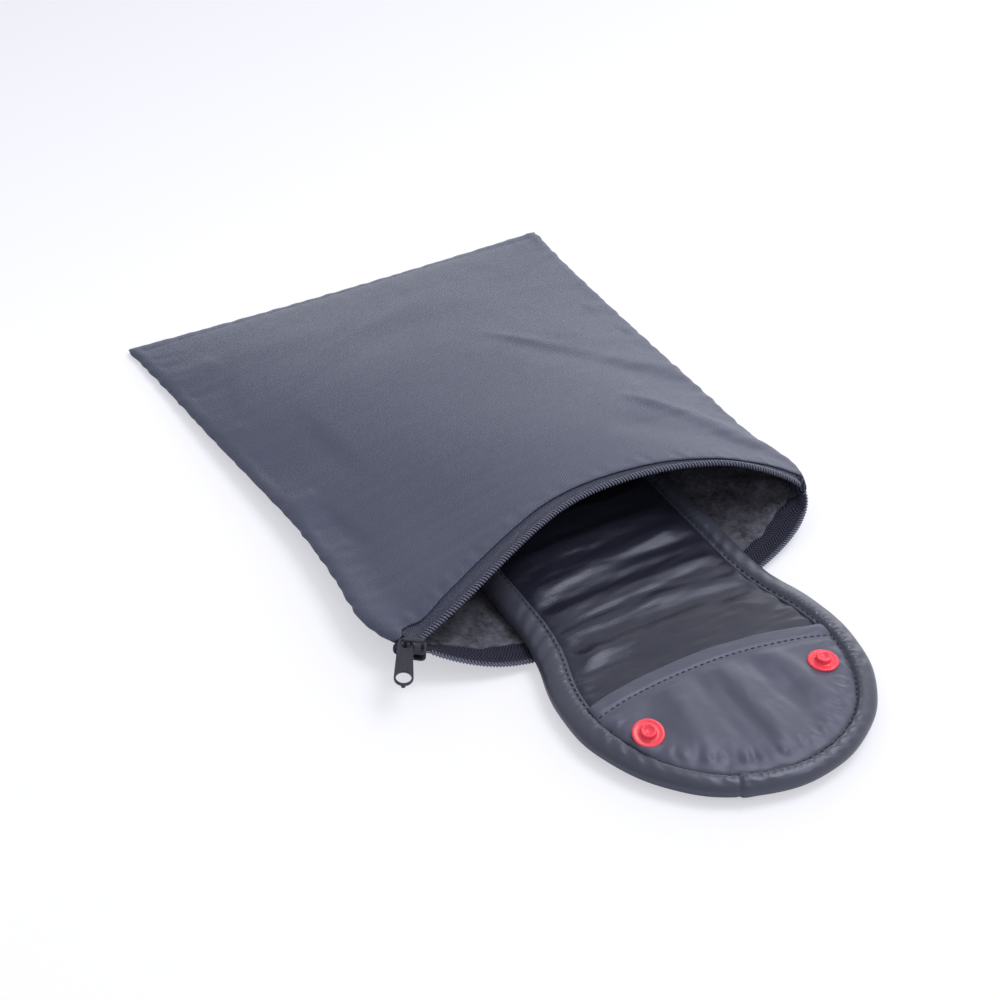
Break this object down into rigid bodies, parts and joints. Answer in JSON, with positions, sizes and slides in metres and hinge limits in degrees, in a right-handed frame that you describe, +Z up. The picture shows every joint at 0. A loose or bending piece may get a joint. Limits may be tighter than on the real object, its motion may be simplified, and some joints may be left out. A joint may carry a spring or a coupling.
{
  "type": "zip pouch with padded panel",
  "caption": "Flat zip-mouthed pouch of coated fabric, lying open, with a padded bound panel, carrying a slip pocket and plastic snap studs, that slides out of its mouth.",
  "frame": {"origin": "on the surface it lies on, under the middle of the pouch", "axes": "+Z up, +Y towards the closed back, -Y out of the mouth and along the padded panel, X along the mouth"},
  "size_m": [0.2122, 0.344, 0.0336],
  "materials": {
    "coated_fabric": "satin coated twill",
    "brushed_lining": "brushed knit",
    "zip_tape": "woven herringbone",
    "zip_coil": "nylon",
    "painted_zinc": "satin black paint",
    "spring_steel": "plain",
    "batting": "loose felted batting",
    "panel_fabric": "soft glossy coated fabric",
    "binding": "coated bias binding",
    "red_plastic": "polished"
  },
  "bodies": {
    "pouch": {"top_panel": "coated_fabric", "bottom_panel": "coated_fabric", "top_lining": "brushed_lining", "bottom_lining": "brushed_lining", "left_seam_allowance": "coated_fabric", "right_seam_allowance": "coated_fabric", "back_seam_allowance": "coated_fabric", "upper_tape": "zip_tape", "lower_tape": "zip_tape", "upper_coil": "zip_coil", "lower_coil": "zip_coil", "closed_chain": "zip_coil", "left_end_tab": "zip_tape", "right_end_tab": "zip_tape"},
    "slider": {"slider_body": "painted_zinc", "slider_bridge": "painted_zinc", "lock_spring": "spring_steel"},
    "pull": {"pull_tab": "painted_zinc"},
    "padded_panel": {"edge_binding": "binding", "back_cover": "panel_fabric", "padding_core": "batting", "face_cover": "panel_fabric", "pocket_panel": "panel_fabric", "pocket_hem": "panel_fabric", "left_snap_stud": "red_plastic", "right_snap_stud": "red_plastic", "left_snap_cap": "red_plastic", "right_snap_cap": "red_plastic"}
  },
  "joints": [
    {"name": "panel_slide", "type": "slide", "parent": "pouch", "child": "padded_panel", "axis": [0, 1, 0], "range_m": [-0.06, 0.1]},
    {"name": "zip_slide", "type": "slide", "parent": "pouch", "child": "slider", "axis": [0.998, 0.0634, 0], "range_m": [0, 0.162]},
    {"name": "pull_swivel", "type": "hinge", "parent": "slider", "child": "pull", "pos_m": [-0.10004, -0.12271, 0.01595], "axis": [0, 0, -1], "range_deg": [-10, 110]}
  ]
}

*****

* Directive *
Point out every line holding the string "bodies" and copy it.

* Response *
Break this object down into rigid bodies, parts and joints. Answer in JSON, with positions, sizes and slides in metres and hinge limits in degrees, in a right-handed frame that you describe, +Z up. The picture shows every joint at 0. A loose or bending piece may get a joint. Limits may be tighter than on the real object, its motion may be simplified, and some joints may be left out. A joint may carry a spring or a coupling.
  "bodies": {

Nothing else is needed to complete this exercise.